リターゲティング広告とタグ
前回は、Google アナリティクス リマーケティング登場の背景と意味について解説しました、今回は機能面でのメリットと注意点についてご紹介します。
Googleのリマーケティング広告は、Google AdWordsでも実施可能ですが、リマーケティングの可能性、効果を拡大し、使いやすくしたものが「Google アナリティクス リマーケティング」です。「リマーケティング」は、Googleのリターゲティング広告のサービス名称です。一般的には、「リターゲティング広告」と呼ばれる広告のGoogle版とお考えください。
特定のサイト(通常は広告主のサイト)に訪問したユーザーに対し、リターゲティング用のクッキーを発行します。このクッキーの発行にタグの設置が必要となります。 クッキーを発行されたユーザーが、リターゲティングが有効な広告ネットワークのウェブサイトにアクセスした際、広告を表示して、広告主のサイトへ再訪問することを促す広告が「リターゲティング広告」です。
また、クッキーにはユーザーの行動履歴の一部を保持させることができます。この行動履歴をもとに広告の内容を適切なものに出し分けできる点がリターゲティング広告の特徴です。その場合、ユーザーをある程度同じ行動パターンごとにグループ分けし、リスト化することが必要です。
Google AdWordsや、その他のウェブ広告でリマーケティングを実施するには、まず広告の対象となるユーザーを捕捉してリスト化する必要があります。そしてそのためには、ウェブサイトのHTMLソースへ、リマーケティング専用のタグ(コード)の設置、つまりウェブサイトの修正作業が発生します。
このタグ設置には2つの課題があります。詳しく説明しましょう。
課題1 「タグの設置作業工数」
まずひとつめの課題は、タグの設置作業です。
社内でウェブサイト制作チームとウェブマーケティングチームに分かれている場合、アクセス解析、ウェブ広告に必要となるタグ(アクセス解析タグ、コンバージョンタグ、リマーケティングタグ)を設置する際に、2つのチームの間で設置指示、テスト実施についてのやりとりや、スケジュール調整が発生します。
制作チーム側にタグ設置作業が発生するだけでなく、その他のシステムが絡むウェブサイトの場合、制作チームとマーケティングチーム、システム部という三者間の調整が発生し、作業そのものだけでなく、調整の工数までもが発生することとなります。
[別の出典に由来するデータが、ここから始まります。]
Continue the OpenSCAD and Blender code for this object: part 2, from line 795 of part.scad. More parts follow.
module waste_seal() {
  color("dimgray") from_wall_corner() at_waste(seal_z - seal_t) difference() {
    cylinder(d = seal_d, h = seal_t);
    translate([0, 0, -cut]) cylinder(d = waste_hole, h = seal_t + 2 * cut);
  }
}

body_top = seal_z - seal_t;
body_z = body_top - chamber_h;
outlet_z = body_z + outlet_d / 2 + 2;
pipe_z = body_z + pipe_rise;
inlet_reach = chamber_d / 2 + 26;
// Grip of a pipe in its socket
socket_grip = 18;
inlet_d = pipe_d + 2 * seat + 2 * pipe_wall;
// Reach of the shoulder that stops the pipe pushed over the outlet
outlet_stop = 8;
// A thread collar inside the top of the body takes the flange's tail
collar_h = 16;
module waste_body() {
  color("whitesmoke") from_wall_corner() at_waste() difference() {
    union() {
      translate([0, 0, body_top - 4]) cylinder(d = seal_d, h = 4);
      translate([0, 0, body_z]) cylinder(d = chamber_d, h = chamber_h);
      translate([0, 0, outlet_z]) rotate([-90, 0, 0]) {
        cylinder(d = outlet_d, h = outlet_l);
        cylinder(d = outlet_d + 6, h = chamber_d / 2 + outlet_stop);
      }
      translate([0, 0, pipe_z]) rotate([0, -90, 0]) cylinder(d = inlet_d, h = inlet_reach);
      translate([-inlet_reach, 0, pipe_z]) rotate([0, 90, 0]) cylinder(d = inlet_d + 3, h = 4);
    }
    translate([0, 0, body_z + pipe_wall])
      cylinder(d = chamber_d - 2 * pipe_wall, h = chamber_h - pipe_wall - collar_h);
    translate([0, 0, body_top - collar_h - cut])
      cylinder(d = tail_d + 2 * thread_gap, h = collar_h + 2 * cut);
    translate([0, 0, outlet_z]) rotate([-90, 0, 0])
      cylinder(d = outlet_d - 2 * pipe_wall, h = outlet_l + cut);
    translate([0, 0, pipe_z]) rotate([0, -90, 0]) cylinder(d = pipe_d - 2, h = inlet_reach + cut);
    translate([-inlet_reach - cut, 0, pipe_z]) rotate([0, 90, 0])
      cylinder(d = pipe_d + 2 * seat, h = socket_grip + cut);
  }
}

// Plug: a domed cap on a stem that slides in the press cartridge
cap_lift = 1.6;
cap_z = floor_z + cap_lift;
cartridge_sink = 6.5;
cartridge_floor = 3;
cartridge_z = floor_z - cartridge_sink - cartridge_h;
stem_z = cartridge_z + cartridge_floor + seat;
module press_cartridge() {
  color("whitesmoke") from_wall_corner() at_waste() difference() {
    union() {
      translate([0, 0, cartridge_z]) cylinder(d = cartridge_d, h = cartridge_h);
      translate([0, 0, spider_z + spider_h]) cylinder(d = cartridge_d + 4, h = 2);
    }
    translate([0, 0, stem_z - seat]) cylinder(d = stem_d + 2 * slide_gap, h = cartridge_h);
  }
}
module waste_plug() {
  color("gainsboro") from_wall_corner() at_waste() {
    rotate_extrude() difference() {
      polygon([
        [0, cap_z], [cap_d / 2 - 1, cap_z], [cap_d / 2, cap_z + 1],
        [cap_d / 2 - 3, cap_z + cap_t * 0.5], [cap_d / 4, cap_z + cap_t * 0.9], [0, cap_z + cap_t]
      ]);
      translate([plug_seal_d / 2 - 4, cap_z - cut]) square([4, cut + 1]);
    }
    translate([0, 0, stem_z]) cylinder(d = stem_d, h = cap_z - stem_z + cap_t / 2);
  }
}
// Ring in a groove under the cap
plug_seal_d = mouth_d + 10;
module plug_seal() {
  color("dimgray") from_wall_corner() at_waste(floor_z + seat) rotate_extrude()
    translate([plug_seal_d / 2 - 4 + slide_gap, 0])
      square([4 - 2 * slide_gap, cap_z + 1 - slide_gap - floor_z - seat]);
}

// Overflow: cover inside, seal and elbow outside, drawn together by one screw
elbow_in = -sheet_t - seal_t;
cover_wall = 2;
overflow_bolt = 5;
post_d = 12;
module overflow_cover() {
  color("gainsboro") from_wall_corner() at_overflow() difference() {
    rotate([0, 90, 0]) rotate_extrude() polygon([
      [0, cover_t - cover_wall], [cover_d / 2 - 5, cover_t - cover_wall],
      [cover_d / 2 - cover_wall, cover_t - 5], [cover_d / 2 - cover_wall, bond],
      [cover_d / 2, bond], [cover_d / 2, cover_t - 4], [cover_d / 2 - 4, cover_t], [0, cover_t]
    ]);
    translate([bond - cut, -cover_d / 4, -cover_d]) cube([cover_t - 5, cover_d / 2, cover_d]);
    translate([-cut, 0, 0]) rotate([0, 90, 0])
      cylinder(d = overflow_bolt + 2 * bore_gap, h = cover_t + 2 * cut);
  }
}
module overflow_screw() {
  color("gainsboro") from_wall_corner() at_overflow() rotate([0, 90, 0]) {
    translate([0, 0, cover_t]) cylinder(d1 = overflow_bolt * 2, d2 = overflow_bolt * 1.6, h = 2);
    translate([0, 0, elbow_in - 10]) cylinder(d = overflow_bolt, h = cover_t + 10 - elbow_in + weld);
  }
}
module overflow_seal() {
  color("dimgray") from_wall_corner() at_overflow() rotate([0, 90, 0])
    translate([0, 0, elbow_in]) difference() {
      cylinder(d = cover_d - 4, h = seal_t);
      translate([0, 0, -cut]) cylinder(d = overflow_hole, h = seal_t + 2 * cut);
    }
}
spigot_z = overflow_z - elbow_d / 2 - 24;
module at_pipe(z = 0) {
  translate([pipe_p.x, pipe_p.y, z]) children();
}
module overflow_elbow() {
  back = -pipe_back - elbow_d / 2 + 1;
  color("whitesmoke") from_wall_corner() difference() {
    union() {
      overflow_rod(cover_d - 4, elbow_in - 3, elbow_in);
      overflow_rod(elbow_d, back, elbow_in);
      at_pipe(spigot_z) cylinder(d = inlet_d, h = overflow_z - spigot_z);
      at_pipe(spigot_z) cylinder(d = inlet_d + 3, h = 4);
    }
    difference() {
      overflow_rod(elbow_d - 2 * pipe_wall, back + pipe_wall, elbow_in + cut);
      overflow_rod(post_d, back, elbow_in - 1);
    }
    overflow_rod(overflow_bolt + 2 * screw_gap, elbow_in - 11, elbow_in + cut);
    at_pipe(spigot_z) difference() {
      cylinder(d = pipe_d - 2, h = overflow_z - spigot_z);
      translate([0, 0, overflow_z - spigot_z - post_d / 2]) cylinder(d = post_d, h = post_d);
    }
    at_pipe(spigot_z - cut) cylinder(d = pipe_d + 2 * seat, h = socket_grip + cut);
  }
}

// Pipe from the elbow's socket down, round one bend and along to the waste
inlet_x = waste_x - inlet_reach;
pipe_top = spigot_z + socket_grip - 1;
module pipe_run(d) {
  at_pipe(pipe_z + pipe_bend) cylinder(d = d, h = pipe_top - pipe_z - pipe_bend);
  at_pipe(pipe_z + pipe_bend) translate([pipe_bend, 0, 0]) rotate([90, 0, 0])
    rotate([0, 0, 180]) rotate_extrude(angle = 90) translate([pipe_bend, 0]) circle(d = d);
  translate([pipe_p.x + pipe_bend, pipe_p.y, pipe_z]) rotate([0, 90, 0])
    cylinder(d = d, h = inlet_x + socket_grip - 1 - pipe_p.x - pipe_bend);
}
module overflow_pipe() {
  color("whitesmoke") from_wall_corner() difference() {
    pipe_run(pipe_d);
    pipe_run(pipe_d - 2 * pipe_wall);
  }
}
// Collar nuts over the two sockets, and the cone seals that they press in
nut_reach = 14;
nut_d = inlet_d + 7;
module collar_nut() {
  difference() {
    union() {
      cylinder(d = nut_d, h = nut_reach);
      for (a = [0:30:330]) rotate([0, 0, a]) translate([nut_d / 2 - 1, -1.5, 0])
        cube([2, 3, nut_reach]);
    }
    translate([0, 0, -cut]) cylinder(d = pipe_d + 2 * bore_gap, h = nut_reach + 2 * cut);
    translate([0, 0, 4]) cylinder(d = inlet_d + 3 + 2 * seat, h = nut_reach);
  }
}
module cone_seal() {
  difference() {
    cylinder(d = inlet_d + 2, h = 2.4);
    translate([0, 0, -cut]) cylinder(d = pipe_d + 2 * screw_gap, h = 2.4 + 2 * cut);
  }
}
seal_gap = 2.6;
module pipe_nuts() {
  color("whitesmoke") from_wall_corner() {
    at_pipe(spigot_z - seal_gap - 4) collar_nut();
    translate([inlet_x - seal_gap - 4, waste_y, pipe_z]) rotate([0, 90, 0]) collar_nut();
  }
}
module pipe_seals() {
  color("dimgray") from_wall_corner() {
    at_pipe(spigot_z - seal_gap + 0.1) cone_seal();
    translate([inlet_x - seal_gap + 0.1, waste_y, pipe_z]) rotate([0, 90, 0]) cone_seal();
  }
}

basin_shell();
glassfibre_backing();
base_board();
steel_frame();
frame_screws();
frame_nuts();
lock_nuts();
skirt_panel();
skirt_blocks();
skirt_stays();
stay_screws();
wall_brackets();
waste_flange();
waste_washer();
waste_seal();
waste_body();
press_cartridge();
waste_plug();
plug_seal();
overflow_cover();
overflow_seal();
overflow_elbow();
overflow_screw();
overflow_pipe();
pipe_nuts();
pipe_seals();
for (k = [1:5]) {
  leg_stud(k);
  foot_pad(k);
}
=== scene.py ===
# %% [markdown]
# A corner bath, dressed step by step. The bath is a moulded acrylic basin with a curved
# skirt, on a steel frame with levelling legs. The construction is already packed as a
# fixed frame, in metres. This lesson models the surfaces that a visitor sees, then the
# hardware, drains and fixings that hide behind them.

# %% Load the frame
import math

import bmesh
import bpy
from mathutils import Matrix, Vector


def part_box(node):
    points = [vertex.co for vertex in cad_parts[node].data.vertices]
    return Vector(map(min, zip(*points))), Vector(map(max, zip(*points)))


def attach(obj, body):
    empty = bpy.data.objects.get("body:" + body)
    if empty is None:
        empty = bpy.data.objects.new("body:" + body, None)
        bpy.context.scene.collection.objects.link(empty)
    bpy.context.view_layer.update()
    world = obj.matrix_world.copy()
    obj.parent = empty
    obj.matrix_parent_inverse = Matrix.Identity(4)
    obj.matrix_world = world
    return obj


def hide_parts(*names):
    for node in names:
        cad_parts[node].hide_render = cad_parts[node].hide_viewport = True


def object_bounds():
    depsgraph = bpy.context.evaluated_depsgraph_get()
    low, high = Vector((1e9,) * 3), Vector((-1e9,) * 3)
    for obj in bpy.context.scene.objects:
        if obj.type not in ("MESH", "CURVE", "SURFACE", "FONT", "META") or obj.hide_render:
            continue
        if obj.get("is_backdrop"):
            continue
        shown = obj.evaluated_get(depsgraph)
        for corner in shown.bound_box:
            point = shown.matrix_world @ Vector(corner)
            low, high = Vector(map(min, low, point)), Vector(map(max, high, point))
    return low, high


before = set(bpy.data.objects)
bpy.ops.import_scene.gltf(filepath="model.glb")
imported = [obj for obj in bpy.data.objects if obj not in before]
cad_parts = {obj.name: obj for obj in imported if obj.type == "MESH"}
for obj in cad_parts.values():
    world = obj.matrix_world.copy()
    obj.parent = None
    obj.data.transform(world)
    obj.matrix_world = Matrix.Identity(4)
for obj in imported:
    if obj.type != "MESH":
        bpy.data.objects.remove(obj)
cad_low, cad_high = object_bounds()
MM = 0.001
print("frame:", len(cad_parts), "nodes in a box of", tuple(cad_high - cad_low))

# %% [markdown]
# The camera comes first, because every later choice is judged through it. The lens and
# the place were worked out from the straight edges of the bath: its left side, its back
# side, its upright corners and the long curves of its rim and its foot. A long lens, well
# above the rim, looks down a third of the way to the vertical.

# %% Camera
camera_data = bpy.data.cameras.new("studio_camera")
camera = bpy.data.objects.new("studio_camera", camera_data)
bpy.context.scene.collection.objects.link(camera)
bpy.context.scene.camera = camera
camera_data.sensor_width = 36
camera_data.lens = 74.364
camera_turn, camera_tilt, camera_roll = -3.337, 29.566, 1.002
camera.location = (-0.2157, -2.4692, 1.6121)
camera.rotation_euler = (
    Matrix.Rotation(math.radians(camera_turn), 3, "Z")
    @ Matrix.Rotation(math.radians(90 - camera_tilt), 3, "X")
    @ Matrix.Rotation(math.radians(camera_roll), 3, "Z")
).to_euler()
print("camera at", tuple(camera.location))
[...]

またコスト面を見ると、タグを設置するだけで、サイト制作側で数万円、システムが絡む場合は、数十万~数百万円の工数を必要とする場合もあります。ウェブマーケティングの世界は、1クリック数円でアクセスやコンバージョンを獲得しようとせめぎ合う世界です。もちろん、月間数千万円をかけてウェブ広告を実施する業態もありますが、多くの企業では、月間数十万~数百万円のウェブ広告をクリック単価数十円でいかに多く獲得するかに知恵を絞り、コンバージョンの「0.x数%」の向上を競い合っているはずです。
ウェブ広告の開始準備に費用がかかっていれば、実際の広告にかけられる費用が限られてきます。できる限り、タグの設置に関して工数がかからないようにしたいというのが、ウェブ広告のタグ設置に関する1つ目の課題です。